Earlier this month, Finance Ministry Regulation No. 7/2026 on Village Fund Management issued a startling directive requiring that 58 percent of all Village Funds be diverted to the KDMP. This mandate drastically strangles the budgetary autonomy of local leaders across the archipelago.
With the 2026 Village Fund ceiling set at Rp 60.6 trillion (US$3.6 billion) for distribution to 75,260 villages, each community receives an average of Rp 805 million. Under these new provisions, villages are left with a meager Rp 332 million to address locally determined needs.
For the nearly 60 percent of Indonesian villages that generate zero internal revenue, the Village Fund is not a supplementary "bonus", it is their entire lifeline for survival and growth.
Since 2015, fiscal decentralization has allowed villages to evolve from passive recipients of aid into autonomous planners. The results were measurable, as the number of self-sufficient villages skyrocketed from a mere 173 in 2015 to over 20,500 by 2025. This progress was built on the principle that local people know their needs better than the central government.
By mandating how over half of these funds are spent, the government risks reverting villages into mere branch offices of a central bureaucracy. The friction is already visible in regions like Kediri and Lamongan, both in East Java, where public outcry erupted over plans to pave over village soccer fields to make room for cooperative offices. These local landmarks have become symbols of a top-down approach that prioritizes national quotas over social cohesion.
This shift creates a glaring political contradiction. During the 2024 campaign, the Prabowo-Gibran ticket pledged to quintuple the Village Fund to Rp 5 billion per village. Instead, the current reallocation feels like a "policy paradox" to critics who supported that vision.
The financial logistics further complicate the narrative. While the KDMP was initially framed as a low-impact Rp 40 trillion loan scheme backed by state-owned banks, recent contracts to import 105,000 pickup trucks from India—valued at approximately Rp 24.66 trillion—have raised eyebrows in the House of Representatives. Critics question how a program built on the narrative of "national sovereignty" justifies such a massive reliance on foreign industrial imports.
Perhaps the most concerning dimension is the expanding role of the Indonesian Military (TNI) in the KDMP’s rollout. While the military is legally permitted to assist in operations other than war, the construction of cooperatives is neither a humanitarian crisis nor an emergency response.
While proponents cite the military’s territorial efficiency, the normalization of military involvement in civilian economic projects blurs a vital line. In a healthy democracy, civilian authorities—not the military—should manage the wheels of commerce and rural development. This encroachment risks creating a "command and control" economy in the countryside, which is often at odds with the collaborative spirit of traditional cooperatives.
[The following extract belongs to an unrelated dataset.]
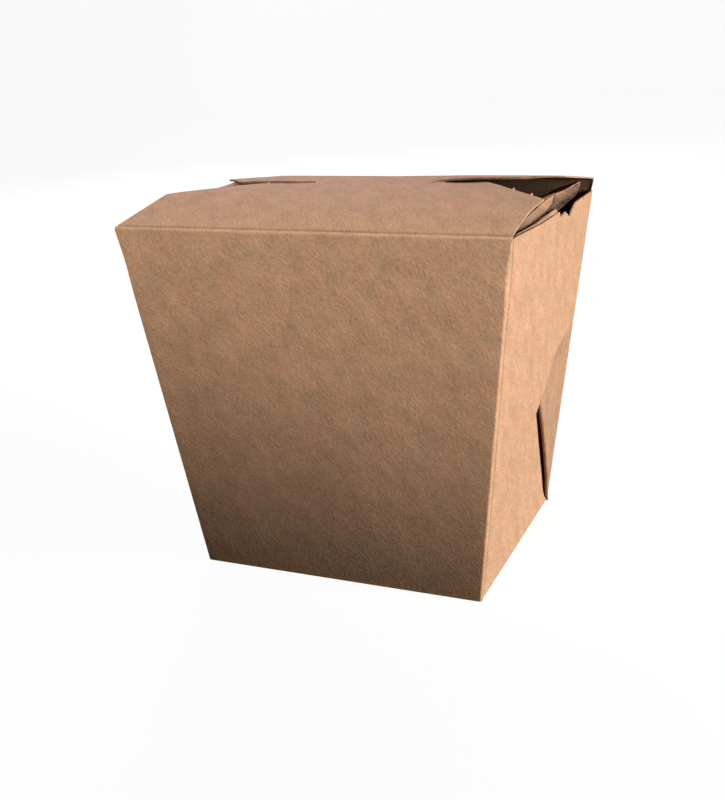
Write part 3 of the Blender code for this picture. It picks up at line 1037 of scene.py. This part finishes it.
side_board(1, "side_board_right")
side_board(-1, "side_board_left")

# %% [markdown]
# ## The floor
# The box stands on a pale floor that curves up far behind it, so that no horizon shows. It is a profile
# turned about the upright, and glows a little, so that it stays nearly white and keeps a soft shadow.

# %% Build the floor
SWEEP_RADIUS = 1.4
SWEEP_BEND = 0.5
SWEEP_RISE = 1.5
FLOOR_GREY = 0.10
FLOOR_GLOW = 0.94


def sweep(angle, along):
    """The floor as a turned profile: flat, then a quarter circle, then straight up."""
    bend = np.clip(along - 1, 0, 1) * math.pi / 2
    radius = SWEEP_RADIUS * np.clip(along, 0, 1) + SWEEP_BEND * np.sin(bend)
    height = SWEEP_BEND * (1 - np.cos(bend)) + SWEEP_RISE * np.clip(along - 2, 0, 1)
    return radius * np.cos(angle), radius * np.sin(angle), height, radius, angle, 0 * angle


def floor_material():
    """Pale paper: matt, with a little glow."""
    material = bpy.data.materials.new("studio_paper")
    material.use_nodes = True
    shader = material.node_tree.nodes["Principled BSDF"].inputs
    shader["Base Color"].default_value = (FLOOR_GREY, FLOOR_GREY, FLOOR_GREY, 1)
    shader["Roughness"].default_value = 1.0
    shader["Specular IOR Level"].default_value = 0.0
    shader["Emission Color"].default_value = (1, 1, 1, 1)
    shader["Emission Strength"].default_value = FLOOR_GLOW
    return material


sweep_patch = patch(sweep, np.linspace(0, 2 * math.pi, 97), spaced((0, 0), (1, 3), (2, 12), (3, 1)))
floor_mesh = open_sheet("studio_floor", [sweep_patch])
weld(floor_mesh, Vector((0, 0, -1)))
floor_mesh.flip_normals()
floor_mesh.materials.append(floor_material())
floor_mesh.shade_smooth()
floor = bpy.data.objects.new("studio_floor", floor_mesh)
bpy.context.scene.collection.objects.link(floor)
floor.visible_diffuse = False
floor.visible_glossy = False
floor.visible_shadow = False
print("the floor has", len(floor_mesh.polygons), "faces")

# %% [markdown]
# ## The light
# The light comes from a soft box at the right, a spot above the front that fades towards the foot of the
# front wall, and a weak soft box behind at the left. The world adds a little from above.

# %% Set the lights
SPOT_CONE = math.radians(52.25)
SPOT_FADE = 0.2
SPOT_RADIUS = 0.04
SKY_STRENGTH = 0.22


def place_light(light, location, target):
    """Puts a light at its location and turns it so that it shines at the target."""
    lamp = bpy.data.objects.new(light.name, light)
    bpy.context.scene.collection.objects.link(lamp)
    lamp.location = location
    direction = Vector(target) - lamp.location
    lamp.rotation_euler = direction.to_track_quat("-Z", "Y").to_euler()
    print(light.name, "stands", round(direction.length, 2), "m from its target")


def soft_box(name, location, target, size, power, colour=(1, 1, 1)):
    """A square area light aimed at a point."""
    light = bpy.data.lights.new(name, "AREA")
    light.shape = "SQUARE"
    light.size = size
    light.energy = power
    light.color = colour
    place_light(light, location, target)


def soft_spot(name, location, target, power):
    """A spot whose cone fades out over its outer part."""
    light = bpy.data.lights.new(name, "SPOT")
    light.energy = power
    light.spot_size = SPOT_CONE
    light.spot_blend = SPOT_FADE
    light.shadow_soft_size = SPOT_RADIUS
    place_light(light, location, target)


def sky():
    """A world that is dark at the horizon and brightens evenly to the top of the sky."""
    world = bpy.data.worlds.new("studio")
    world.use_nodes = True
    tree = world.node_tree
    direction = add_node(tree, "ShaderNodeTexCoord").outputs["Generated"]
    height = add_node(tree, "ShaderNodeSeparateXYZ", {0: direction}).outputs["Z"]
    inputs = {"Value": height, "From Min": 0.0, "From Max": 1.0, "To Max": SKY_STRENGTH}
    above = add_node(tree, "ShaderNodeMapRange", inputs).outputs[0]
    tree.links.new(above, tree.nodes["Background"].inputs["Strength"])
    return world


soft_box("right_soft_box", (0.70, -0.04, 0.14), (0, 0, 0.06), 0.22, 8.3)
soft_spot("front_spot", (-0.099, -1.026, 0.766), (0.030, -0.055, 0.564), 61.0)
soft_box("back_soft_box", (-0.35, 0.60, 0.38), (0, 0.03, 0.06), 0.30, 3.7, (1, 0.86, 0.91))
bpy.context.scene.world = sky()

# %% [markdown]
# ## The camera
# The camera stands where the photo was taken from: to the right of the front, looking slightly down and
# rolled a little. Its place comes from its bearing, its height and its distance to a point in the box.

# %% Set the camera
CAMERA_AZIMUTH = math.radians(24.467)
CAMERA_ELEVATION = math.radians(19.488)
CAMERA_ROLL = math.radians(-3.546)
CAMERA_DISTANCE = 0.327137
CAMERA_TARGET = Vector((-0.004552, 0, 0.039930))
LENS = 51.51

lens = bpy.data.cameras.new("camera")
lens.lens = LENS
lens.sensor_width = 36
lens.clip_start = 0.01
lens.clip_end = 20
camera = bpy.data.objects.new("camera", lens)
bpy.context.scene.collection.objects.link(camera)
level = math.cos(CAMERA_ELEVATION)
rise = math.sin(CAMERA_ELEVATION)
back = Vector((math.sin(CAMERA_AZIMUTH) * level, -math.cos(CAMERA_AZIMUTH) * level, rise))
turn = back.to_track_quat("Z", "Y") @ Matrix.Rotation(CAMERA_ROLL, 3, "Z").to_quaternion()
camera.location = CAMERA_TARGET + CAMERA_DISTANCE * back
camera.rotation_euler = turn.to_euler()
bpy.context.scene.camera = camera
bpy.context.scene.view_settings.view_transform = "Standard"
print("the camera stands", round(CAMERA_DISTANCE, 3), "m from the box")

# %% Update the scene
bpy.context.view_layer.update()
The broader question is not whether cooperatives are a valid tool for rural growth; they certainly can be. The question is whether the state is willing to dismantle a decade of successful decentralization to build them.
By diverting local funds and expanding military participation in grassroots economics, the government risks sacrificing the very principles of local empowerment that have underpinned Indonesia’s rural transformation for the past decade.
If the KDMP is to succeed, it should be an addition to the village's strength, not a replacement for its autonomy.